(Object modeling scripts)
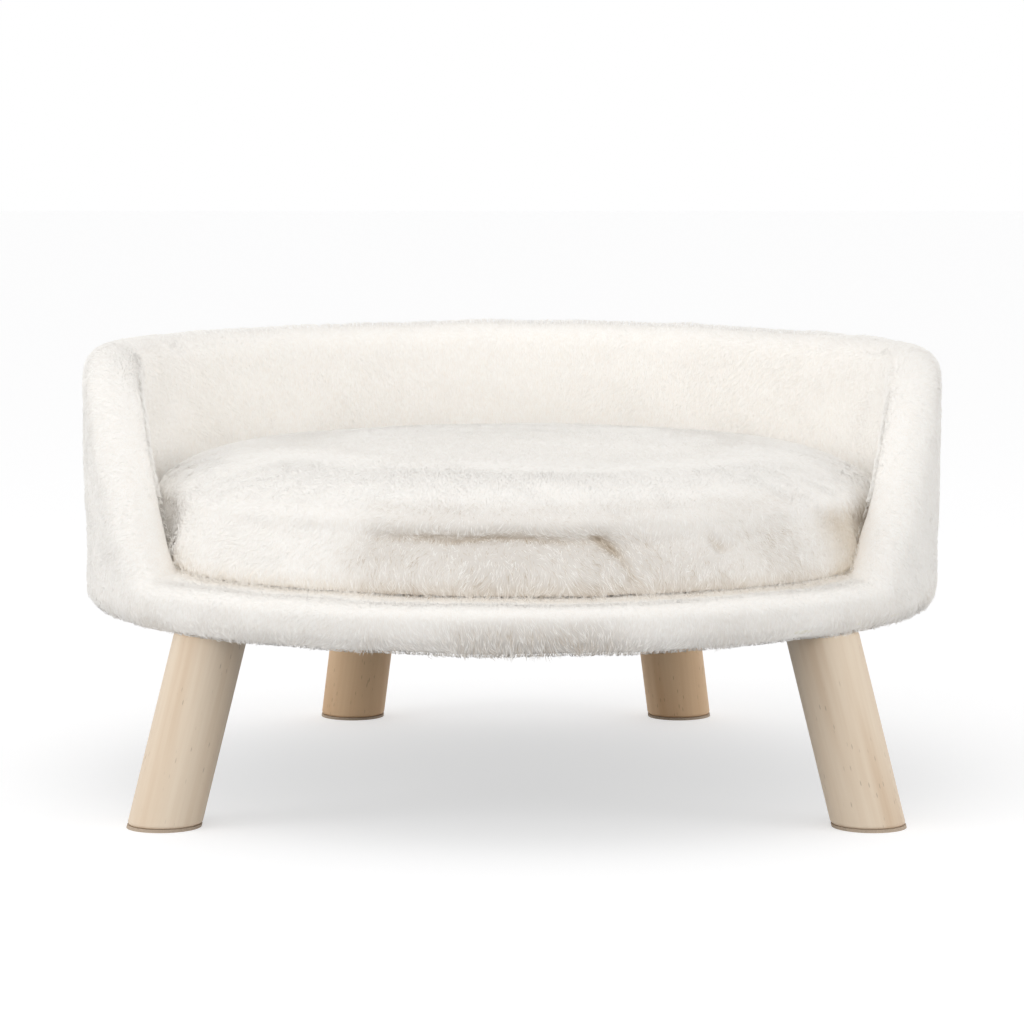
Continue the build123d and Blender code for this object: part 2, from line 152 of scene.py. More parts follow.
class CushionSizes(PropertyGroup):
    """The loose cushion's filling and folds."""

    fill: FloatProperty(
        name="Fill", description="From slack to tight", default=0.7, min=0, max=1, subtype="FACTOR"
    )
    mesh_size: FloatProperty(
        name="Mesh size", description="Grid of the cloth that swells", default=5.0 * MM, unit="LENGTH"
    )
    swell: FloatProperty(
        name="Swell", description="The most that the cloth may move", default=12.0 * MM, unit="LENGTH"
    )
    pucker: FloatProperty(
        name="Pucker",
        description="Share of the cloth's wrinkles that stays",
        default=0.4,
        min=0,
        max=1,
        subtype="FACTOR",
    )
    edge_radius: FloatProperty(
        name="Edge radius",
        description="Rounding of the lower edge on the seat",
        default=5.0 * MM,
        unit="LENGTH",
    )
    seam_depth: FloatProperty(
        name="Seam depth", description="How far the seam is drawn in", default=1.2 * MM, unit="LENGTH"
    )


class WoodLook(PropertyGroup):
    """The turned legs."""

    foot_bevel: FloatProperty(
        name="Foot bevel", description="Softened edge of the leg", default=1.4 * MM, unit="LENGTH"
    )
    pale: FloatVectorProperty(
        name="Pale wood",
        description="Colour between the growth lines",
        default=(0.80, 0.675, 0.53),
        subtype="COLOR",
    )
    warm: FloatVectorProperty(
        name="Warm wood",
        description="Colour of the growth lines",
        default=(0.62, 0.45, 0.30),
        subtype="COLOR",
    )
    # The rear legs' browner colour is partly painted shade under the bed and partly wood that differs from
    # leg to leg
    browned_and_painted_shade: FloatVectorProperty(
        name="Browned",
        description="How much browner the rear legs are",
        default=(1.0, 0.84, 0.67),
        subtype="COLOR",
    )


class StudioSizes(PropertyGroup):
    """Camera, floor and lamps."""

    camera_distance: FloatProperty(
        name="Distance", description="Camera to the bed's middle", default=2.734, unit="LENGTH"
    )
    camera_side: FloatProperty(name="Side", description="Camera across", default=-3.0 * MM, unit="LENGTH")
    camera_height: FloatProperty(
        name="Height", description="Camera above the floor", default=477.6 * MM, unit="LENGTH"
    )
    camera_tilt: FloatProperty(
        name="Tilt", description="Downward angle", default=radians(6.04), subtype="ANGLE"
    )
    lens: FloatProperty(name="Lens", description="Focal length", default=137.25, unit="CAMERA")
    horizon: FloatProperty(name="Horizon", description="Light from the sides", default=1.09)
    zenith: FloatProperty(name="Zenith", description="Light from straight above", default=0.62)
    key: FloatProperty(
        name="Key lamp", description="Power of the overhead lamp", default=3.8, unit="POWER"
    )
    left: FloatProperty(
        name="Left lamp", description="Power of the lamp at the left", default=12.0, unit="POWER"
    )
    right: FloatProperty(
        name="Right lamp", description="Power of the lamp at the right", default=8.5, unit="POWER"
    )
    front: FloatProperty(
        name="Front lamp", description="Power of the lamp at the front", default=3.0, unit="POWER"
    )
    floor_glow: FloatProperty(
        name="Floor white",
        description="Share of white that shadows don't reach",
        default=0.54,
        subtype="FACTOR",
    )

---

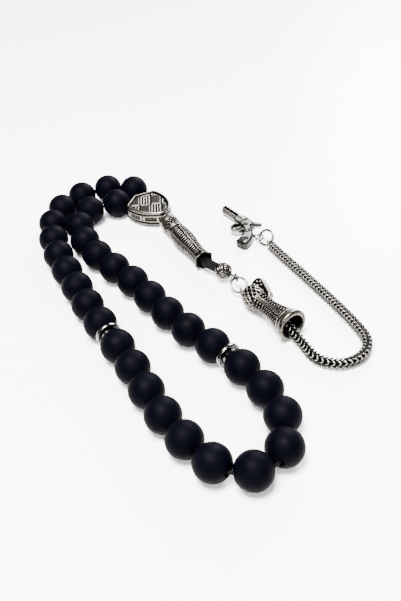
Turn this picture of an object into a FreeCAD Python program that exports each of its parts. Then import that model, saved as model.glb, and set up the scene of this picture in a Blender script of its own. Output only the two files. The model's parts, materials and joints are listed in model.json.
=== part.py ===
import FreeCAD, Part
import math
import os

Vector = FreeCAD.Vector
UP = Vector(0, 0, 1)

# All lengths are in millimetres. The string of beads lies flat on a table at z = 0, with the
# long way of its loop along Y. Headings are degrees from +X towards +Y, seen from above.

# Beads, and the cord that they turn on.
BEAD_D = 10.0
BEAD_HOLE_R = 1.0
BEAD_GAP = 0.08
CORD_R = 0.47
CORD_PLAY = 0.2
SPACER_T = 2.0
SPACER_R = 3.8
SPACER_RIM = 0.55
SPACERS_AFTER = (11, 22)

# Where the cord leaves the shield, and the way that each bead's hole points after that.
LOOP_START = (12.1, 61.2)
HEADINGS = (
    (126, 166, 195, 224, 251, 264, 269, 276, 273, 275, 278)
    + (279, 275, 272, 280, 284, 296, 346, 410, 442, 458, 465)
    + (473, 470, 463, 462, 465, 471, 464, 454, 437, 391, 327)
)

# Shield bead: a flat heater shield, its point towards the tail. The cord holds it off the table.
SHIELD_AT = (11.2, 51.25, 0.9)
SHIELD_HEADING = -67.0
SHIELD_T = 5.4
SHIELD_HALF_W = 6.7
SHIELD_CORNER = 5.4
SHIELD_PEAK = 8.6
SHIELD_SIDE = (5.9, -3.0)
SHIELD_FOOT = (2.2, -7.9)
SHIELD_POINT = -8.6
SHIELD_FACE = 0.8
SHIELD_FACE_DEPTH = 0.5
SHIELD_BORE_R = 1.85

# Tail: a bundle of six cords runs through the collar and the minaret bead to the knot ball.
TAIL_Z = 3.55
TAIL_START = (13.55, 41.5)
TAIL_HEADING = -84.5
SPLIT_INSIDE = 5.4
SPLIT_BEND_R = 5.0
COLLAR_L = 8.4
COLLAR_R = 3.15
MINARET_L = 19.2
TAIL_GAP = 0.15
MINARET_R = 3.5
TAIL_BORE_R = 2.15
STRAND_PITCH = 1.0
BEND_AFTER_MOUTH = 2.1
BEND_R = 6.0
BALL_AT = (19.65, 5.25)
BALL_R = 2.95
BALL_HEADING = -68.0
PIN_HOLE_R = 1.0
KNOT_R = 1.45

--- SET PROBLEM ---
Each line from the one containing "Continue the build123d" through the one containing "loose cushion's filling" must be retyped exactly, the first and last of these included.

--- SOLUTION FOR THIS EXERCISE ---
Continue the build123d and Blender code for this object: part 2, from line 152 of scene.py. More parts follow.
class CushionSizes(PropertyGroup):
    """The loose cushion's filling and folds."""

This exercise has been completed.